In a move intended to focus more attention on unconventional natural gas plays, Calgary’s Talisman Energy Canada and affiliate Fortuna LP are selling legacy properties in southeastern Saskatchewan and Daniels County, MT, for C$720 million. The properties are being sold to Crescent Point Resources LP and TOG Partnership, an affiliate of Tristar Oil & Gas Ltd. (see related story). The sale includes 610,000 net acres of land, with nearly three-quarters of the property in Saskatchewan, including fee title lands. The properties have around 8,500 boe/d net production as well as Talisman-owned and -operated infrastructure. An independent, NI-51-101 compliant reserves report by AJM Petroleum Consultants estimated that net to Talisman, the properties’ proved reserves total 20.1 MMboe, with proved plus probable reserves estimated at 34.1 MMboe. The sale, expected to close by June 1, is subject to regulatory approval.

Colorado’s nonpartisan Office of Legislative Legal Services (OLLS) caused an uproar in the state legislature after it suggested repeal of one of the new rules that will govern future natural gas and oil drilling in the state. The Colorado Oil & Gas Conservation Commission (COGCC) formally approved a revamped rules package for the energy industry in late 2008, and most of the rules are slated to take effect beginning in April and May. Before their enactment, however, several legislators have attempted to dull their impact both because of the downturn in the economy and because of criticism from the energy industry. An opinion by the OLLS led to some maneuvering between opposing groups in the state legislature after the legal services office stated that one of the most controversial rules should be removed. That rule, to require producers to consult with the Colorado Division of Wildlife (DOW) on ways to protect habitat before obtaining a permit to drill, has been hotly contested for months. It was the intent of the legislature “to place the duty to consult on the Division of Wildlife, not on operators,” wrote legislative attorney Thomas Morris in his memorandum to the state legislature’s Committee on Legal Services. The rule, he said, conflicts with the 2007 statute and should be repealed. Democratic Gov. Bill Ritter, who has long defended the revised rules package, vowed to keep the rules as they are written. And David Neslin, acting director of the COGCC, said the commission is examining ways to make the legal opinion a moot issue.
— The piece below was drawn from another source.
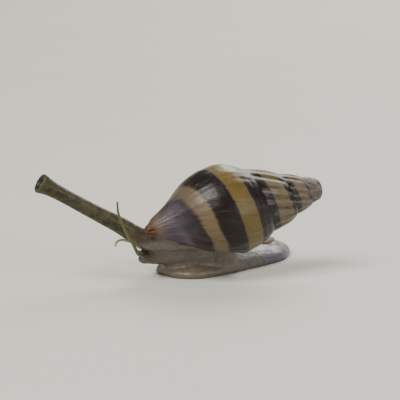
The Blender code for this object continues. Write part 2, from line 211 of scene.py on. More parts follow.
def along(stations, distance):
    """The second number of the stations at these distances, which are their first number."""
    stations = np.asarray(stations, float)
    distance = np.clip(distance, stations[0, 0], stations[-1, 0])
    index = np.clip(np.searchsorted(stations[:, 0], distance) - 1, 0, len(stations) - 2)
    start, end = stations[index, 0], stations[index + 1, 0]
    return smooth_between(stations, index + (distance - start) / (end - start))[..., 1]


def rough(places, size, octaves, seed):
    """Smooth noise from about -1 to 1 at each place, with bumps of this size."""
    offset = Vector((seed, 2 * seed, 3 * seed))
    return np.array([noise.fractal(Vector(place) / size + offset, 1.0, 2.0, octaves) for place in places])


def folds(places, height, finer, size, seed):
    return height * rough(places * finer, size, 2, seed)


def scaled_along(places, direction, lengthwise, across):
    """The places scaled by one number along this direction and by another across it."""
    return places * across + np.outer(places @ direction, direction) * (lengthwise - across)


def copy_of(node):
    """A solid as one closed mesh, in the design's millimetres."""
    made = bpy.data.objects.new(f"{node}_copy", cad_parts[node].data.copy())
    bpy.context.scene.collection.objects.link(made)
    made.data.transform(Matrix.Translation(-SHIFT) @ Matrix.Scale(1 / MM, 4))
    merge(made)
    return made


def settle(piece, name, slot, replaced, *materials):
    """Puts a finished piece in its place in metres, and makes it stand for the solids that it replaces."""
    piece.name = piece.data.name = name
    piece.scale = (MM, MM, MM)
    piece.location = SHIFT * MM
    activate(piece)
    bpy.ops.object.transform_apply(location=True, rotation=True, scale=True)
    bpy.ops.object.shade_smooth()
    piece.data.materials.clear()
    for material in materials:
        piece.data.materials.append(material)
    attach(piece, "root")
    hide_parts(*replaced)


# ------------------------------ shell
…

The Federal Energy Regulatory Commission issued a favorable environmental assessment (EA) to Atmos Pipeline and Storage LLC, an affiliate of of natural gas distribution provider Atmos Energy Corp., to build a nearly 25 Bcf high-deliverability storage facility in Fort Necessity in northeastern Louisiana. The proposed facility would provide about 15 Bcf of working gas capacity and 9.75 Bcf of cushion gas in three newly developed salt caverns in the Fort Necessity Salt Dome, which is located 12 miles south-southwest of the City of Winnsboro in Franklin Parish, LA. In addition to the caverns, the project application — which was filed at the end of 2008 — calls for the construction of pipeline and compression facilities (see NGI, Nov. 17, 2008). The storage site would be capable of receiving and injecting gas at a maximum rate of up to 500 MMcf/d and withdrawing and delivering gas at a maximum rate of up to 1.5 Bcf/d, according to the FERC EA. It would interconnect with Tennessee Gas Pipeline, Columbia Gulf Transmission, ANR Pipeline and Regency Energy Partners LP, an intrastate pipeline.

Nevada’s two major private-sector electric utilities, now operating as NV Energy for the northern and southern portions of the state, filed their latest rate changes with the Nevada Public Utilities Commission (PUC). Decreases for power and natural gas retail utility rates are being sought in the north, while combined annual fuel cost adjustment and general rate adjustments in the south seek a net $77 million annual electric revenue increase. Reno-based NV Energy’s former Sierra Pacific Power Co. filed with the PUC to decrease its electric rates by 2.7% and its natural gas retail rates overall by 4.7%. Like its southern Nevada counterpart, the northern NV Energy utility filed for what are called “deferred energy rates” to adjust for the costs the utility had to pay for fuel supplies during the past 12-month period. In this case, the current electric and gas rates in effect were more than the utility needed to cover its fuel costs. In the south, for the former Nevada Power Co. now operating as Las Vegas-based NV Energy, fuel charges the past 12-month period exceeded the rates it now has in effect. “For 2008, the company’s actual fuel costs to generate electricity were higher on average than the costs reflected in current customer rates,” a spokesperson said. “This occurred due to a steep run-up in energy prices during the first half of 2008, and the rapid increase in energy prices resulted in a $77 million under-collection in rates.” Any changes eventually authorized by the state regulators would be effective Oct. 1, a utility spokesperson said.